What if you decide to stop using the PFM?

These tools are designed to help you as you continue to grow, but there is a chance you could eventually break up with your current PFM. Think of it just like you might consider your Netflix account. If after watching content for years, you decide to cancel your subscription, what happens to your viewing history? However, there is a key difference with your PFM: Your spending and saving data is much more important than which comedies you binged in the fall of 2020.

Some already are already taking steps to let you keep your information. For example, a Digit spokesperson says that if a customer decides to cancel his or her $5 monthly subscription, the company allows the ability to download monthly statements for up to 30 days after closing the account.

Having those statements can be helpful, but Gardner says that the financial industry has a long way to go to make breaking up with a PFM painless.

“I think you’ll see more financial institutions invest in allowing the portability of data,” Gardner says.

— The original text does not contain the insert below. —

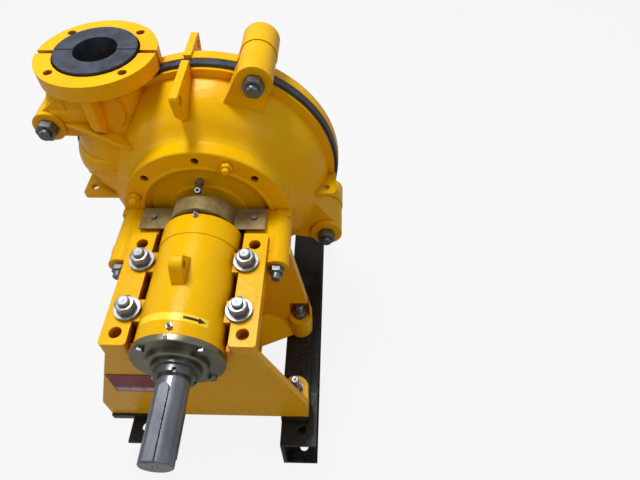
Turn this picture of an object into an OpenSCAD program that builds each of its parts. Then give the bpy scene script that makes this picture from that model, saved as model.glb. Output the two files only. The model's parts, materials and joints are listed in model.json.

For now, moving all your spending and saving data from one PFM to the next may not be that easy, so Gardner recommends making sure a tool is worth your long-term commitment.

“The mobile experience of using a financial tool should feel equivalent to what Tesla is in the auto industry,” Gardner says. “Instead of just driving you from point A to point B, it should also watch out for your safety and give you warnings about where to turn and how to avoid accidents.”